What is prayer – if it is not an act of love?   Indeed praying for our departed loved ones is the way that we can keep on expressing our love for them, sometimes long after they have gone.  

 

And we pray, not without hope.   As Saint Paul says (1 Thess 4:13): “We would not have you ignorant concerning those who are asleep, that you may not grieve as others do, who have no hope”.

 

Yes everyone grieves,  and many people grieve without hope.   Christians grieve like everyone else, but we grieve not without hope.   And as Saint Paul goes on to say, our hope is that they are in heaven with Christ. Heaven, which is our homeland.

 

Saint Paul makes it quite plain in 1 Thessalonians, what our attitude to death should be.   We may grieve the death of those we love – indeed we do, for it is normal to be sad about death, even sometimes angry.   But not without hope.

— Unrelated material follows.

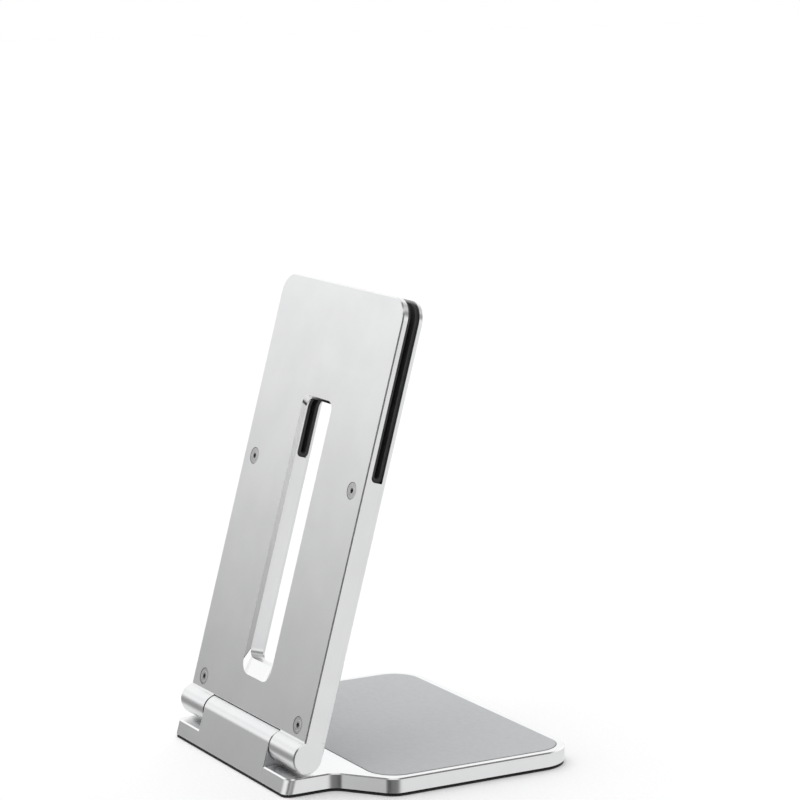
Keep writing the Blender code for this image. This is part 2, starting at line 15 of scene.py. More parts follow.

For we have this wonderful hope that Jesus’ resurrection was not only something that happened to him, not only just a sign of hope for us. But Jesus’ resurrection is the  reality that awaits all Christian people.  

 

And here at the Eucharist when we have a foretaste of heaven, is no better place to remember our loved ones, both living and departed.

 

And so I conclude with words of Saint Monica, said to her two sons as she lay dying in a foreign country far from home:

 

“Lay this body wherever it may be.   Let no care of it disturb you: this only I ask of you – that you should remember me at the Altar of the Lord wherever you may be”.